Amordaçar o humor é prática de regimes autoritários. Não combina com a democracia. Durante a ditadura militar, parte da equipe do jornal O Pasquim, que driblava a censura com irreverência, criatividade e talento, foi presa pelos órgãos de repressão. Felizmente, os tempos são outros. Há quatro décadas o Brasil vive o mais longevo período democrático de sua História.
Apesar disso, nos últimos tempos têm se tornado comuns episódios de censura e cancelamentos. Livros de histórias infantis lidos por gerações passaram a ser demonizados, sob alegação de conter trechos racistas.
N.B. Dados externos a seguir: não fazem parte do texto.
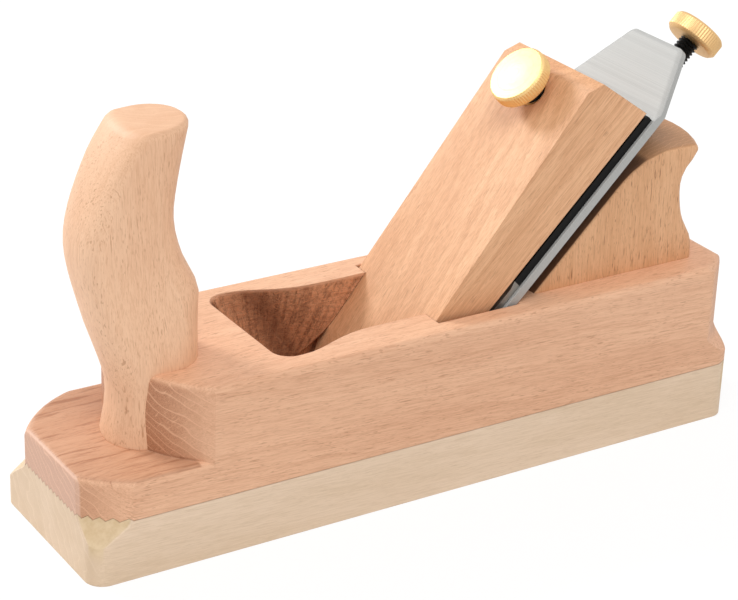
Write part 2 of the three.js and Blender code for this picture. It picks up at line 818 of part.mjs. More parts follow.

Obras consagradas da literatura nacional foram recolhidas de escolas sob pretexto de ser inadequadas a menores. O ministro Flávio Dino, do Supremo Tribunal Federal, chegou a mandar destruir um livro de Direito com trechos considerados por ele homofóbicos e discriminatórios.
A condenação de Lins é grave por criminalizar a piada. É verdade que suas anedotas são preconceituosas e abjetas. Mas a liberdade de expressão só está plenamente protegida quando se garante o direito ao discurso mais abjeto, desde que não ofereça risco. Sentenças como a proferida contra Lins incentivam artistas à autocensura, por receio de acabar na prisão ou pagar multas. Nada pode ser pior para a criatividade. Por fim, ninguém é obrigado a consumir o humor de mau gosto produzido por Lins. Vê e ouve quem quer. As instâncias superiores da Justiça têm o dever de reformar a sentença para preservar um regime em que os brasileiros possam se expressar livremente.